The first strategy I recommend is to ask them what they are afraid of.  Sometimes they may not know but giving them space to share or play about what is scary will help.  Yes, pay attention to their play.  This can tell you a lot.  It’s important that you let them get it all out before you start the counterattack against the irrational thoughts.  Acknowledge how scared they seem to be and let them know you want them to feel better. They are not bad kids with bad behaviors.  They are scared.  Sometimes it’s surprising to hear what they’re actually thinking and the stories they will tell.

Second, try to think of ways they can have reminders of you throughout the day.  A lot of schools will encourage you to bring in pictures of your family they can put up in the classroom.  My daughter’s teacher allowed us parents to record a message to our child on the classroom IPads.  Maybe you could find a locket to put a picture in or make a special friendship bracelet together.  You could come up with a secret handshake or gesture that is just between you.  The book “A Kissing Hand For Chester Raccoon,” by Audrey Penn is a great way to normalize the fear and gives an idea of how Chester’s mom helped him feel better.

Third, consistency is key. As our children adjust to this change we have to be sure we do what we say we’ll do, consistently.  For example, at drop off, if your child wants you to stay until the bell, let them know if you can and plan to do it every day until they’ve adjusted.  If you have to go, let them know and come up with a special way to say goodbye.  My daughter is ok with me leaving but requires “air hugs” (acting like you’re hugging the air) as I walk away.  I’m sure I look silly, but I feel no judgement from the other parents and it makes my daughter feel better.

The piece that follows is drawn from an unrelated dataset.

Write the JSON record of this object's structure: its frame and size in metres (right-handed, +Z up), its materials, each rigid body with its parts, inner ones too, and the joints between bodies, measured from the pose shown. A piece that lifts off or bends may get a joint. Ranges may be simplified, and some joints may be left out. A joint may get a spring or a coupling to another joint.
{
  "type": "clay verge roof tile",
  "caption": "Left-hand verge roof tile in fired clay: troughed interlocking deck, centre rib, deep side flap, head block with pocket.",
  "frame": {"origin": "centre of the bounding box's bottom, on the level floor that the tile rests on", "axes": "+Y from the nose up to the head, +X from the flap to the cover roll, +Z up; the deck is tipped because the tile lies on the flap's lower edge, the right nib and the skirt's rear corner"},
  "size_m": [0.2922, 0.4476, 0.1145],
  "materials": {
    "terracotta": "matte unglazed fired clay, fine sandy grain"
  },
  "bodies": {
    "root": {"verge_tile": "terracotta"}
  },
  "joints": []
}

Finally, keep your cool. While all of the other parents standing by might have some idea of what this is like for you, it’s best that your child doesn’t.  Get your poker face ready and prepare to act like you believe everything is going to be ok. They need this from us, to set the stage for a normal day where there is no reason to worry.  You can cry when you get back to your car, or holler and yell at the anger you feel towards the school.  If you are feeling a lot of anger this might be a sign that talking to someone at the school is needed.  The psychologist, social worker, or even the nurse might be able to help think of ideas to help.  Don’t be afraid to make suggestions you think will help and to see if they are possible. Sometimes we need to advocate for what our child needs and what we think will help.  When we communicate with the school it helps us with that consistency piece we talked about too.  

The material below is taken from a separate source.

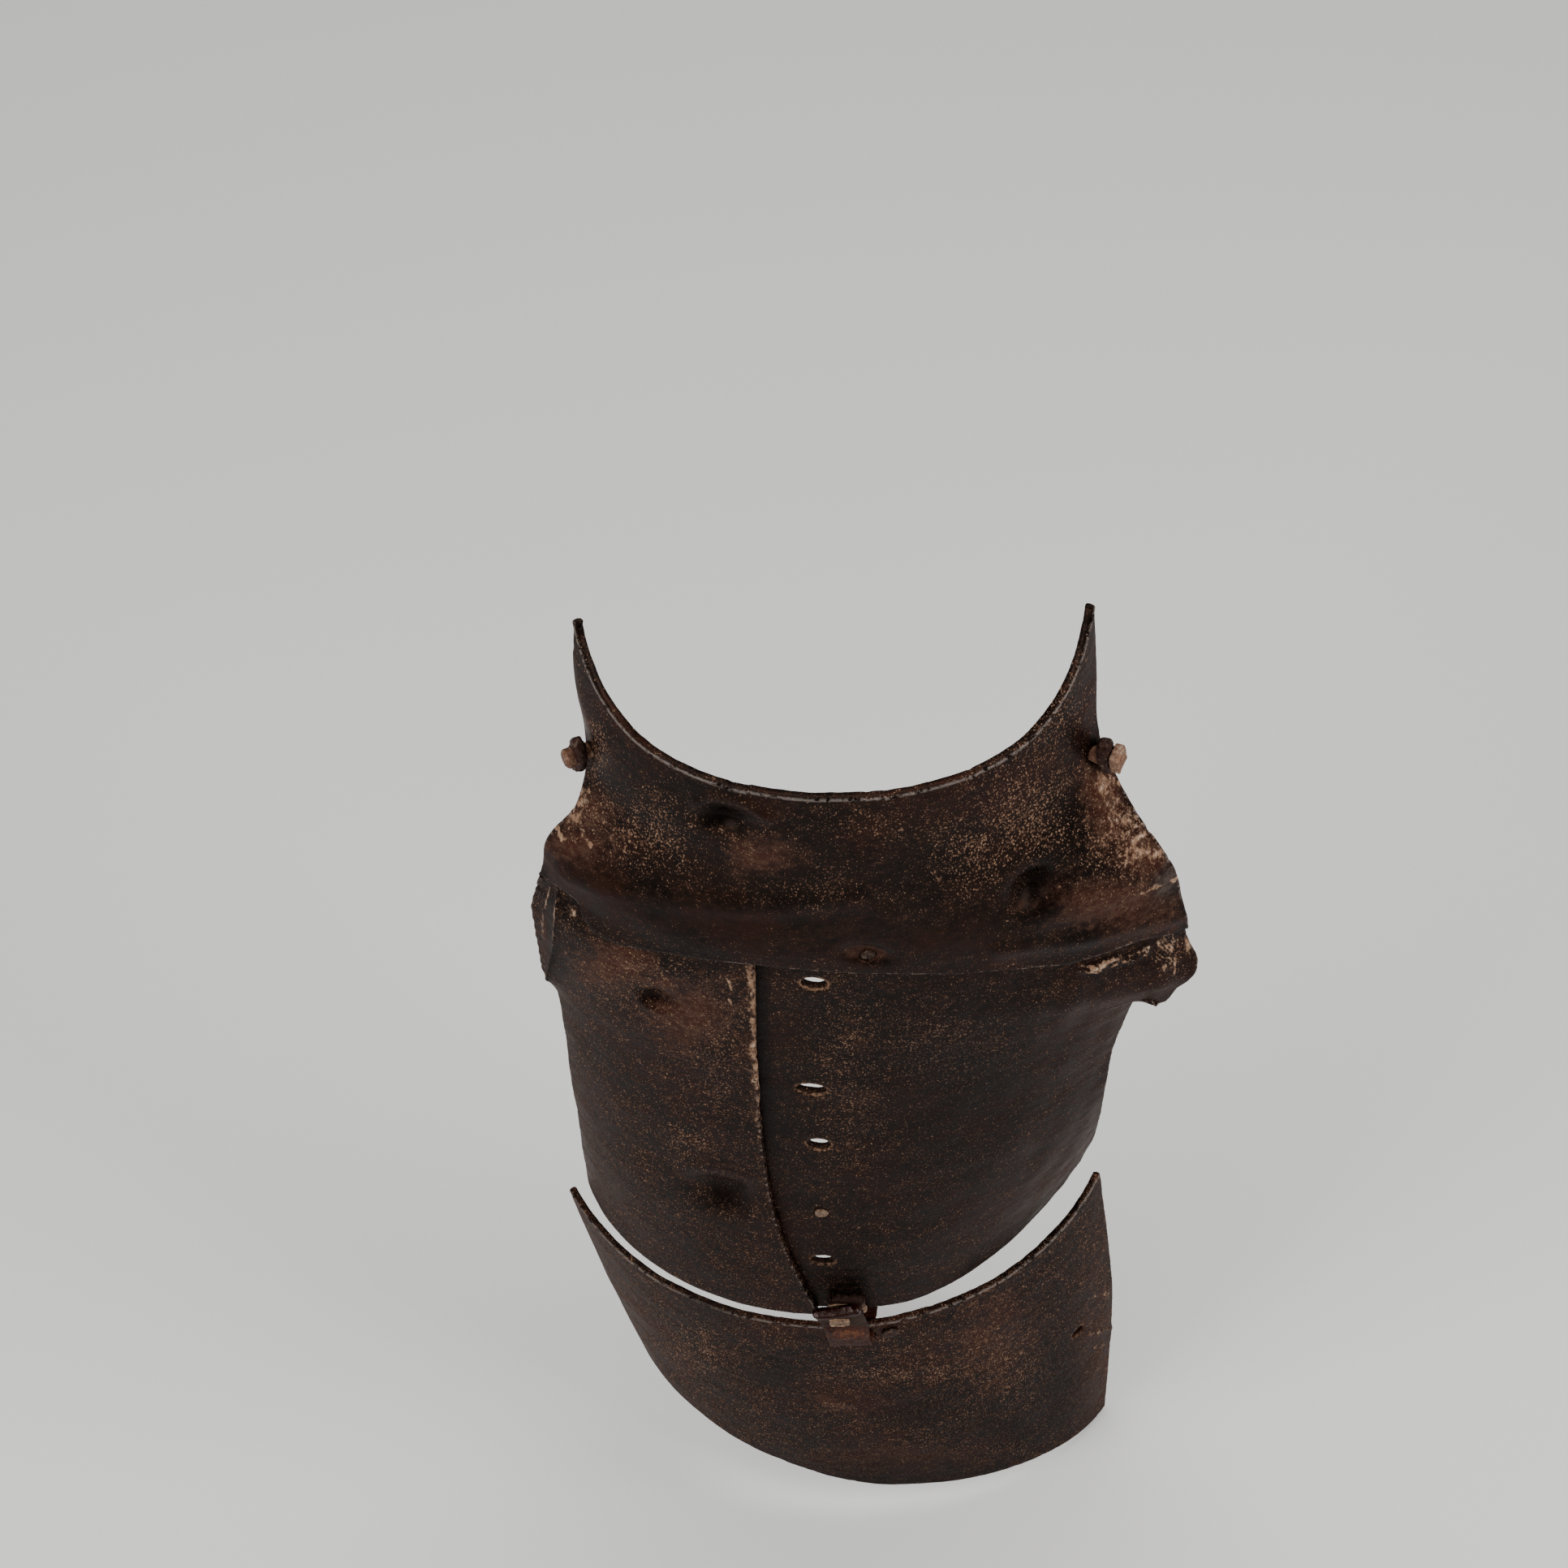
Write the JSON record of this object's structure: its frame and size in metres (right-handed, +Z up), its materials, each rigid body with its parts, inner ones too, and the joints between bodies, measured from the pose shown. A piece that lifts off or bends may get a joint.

I know these are simple strategies to support a challenge that seems anything but simple.  If you feel your child’s reaction to separation from you is bigger than other kids you see, give me a call.  I would love to help you all feel better.

www. UpliftMEchildtherapy.com

3 Easy Ways to Connect With Your Child and Manage Their Behaviors

I once had a supervisor tell me that she couldn’t imagine how I provide mental health services to young children. She said, “I just imagine you sitting in a room with a baby laying on a couch.” Young children do not sit on couches and tell us their biggest feelings, fears, or worries. They do not use words. They use behaviors.

One simplified way to view children’s behavior is through the lens of motivation. They are either trying to get something or get away from something. When my 4 -year-old daughter looked right at me and said she couldn’t find her Elsa doll, while holding it behind her back, she was trying to stall bed time. She wanted to continue playing. 

If we take the time to pause and ask, “What is this child’s behavior telling me?” we can avoid taking the behavior personally or becoming angry. My daughter wasn’t trying to “lie to me.” She wasn’t acting up to irritate me or start a power struggle.  She was using her resources to try and get more play time.

Once you understand the motivation you can use these simple strategies to manage the behavior.

Photo by Alexander Dummer on Pexels.com

Providing Empathy

Get down to eye level with your child. Allow them to see the concern and compassion on your face.  Use a soft and calm tone of voice. Eye contact and a calm voice help regulate your child’s emotions, allowing them to calm down and accept what’s being asked of them. The key is to be sure you are calm and regulated. A dysregulated adult will create a dysregulated child.

Validating Feelings

Let’s say someone cuts you off in traffic. You tell your friend the story and she agrees this would have upset her too. It feels pretty good right?  Children feel this way too. A 2-year-old who hits another boy who grabbed his toy is feeling angry. Simply stating, “It made you mad when he grabbed your toy,” can often calm the child down enough to problem solve the situation.

Teaching

Even young kids can understand complex feelings. Begin by teaching them what these feelings look like. Use your own face, pictures in books, or   even opportunities when you both notice other kid’s feelings. Describe what you see. “His face is scrunched up like this and his hands are in fists like this.” Make sure you show them with your own face and hands and give the feeling a name. You can also use times when you are feeling something, “Mommy is frustrated that it’s so cold outside.” The more children understand their feelings the more likely they are to use feeling words instead of behaviors.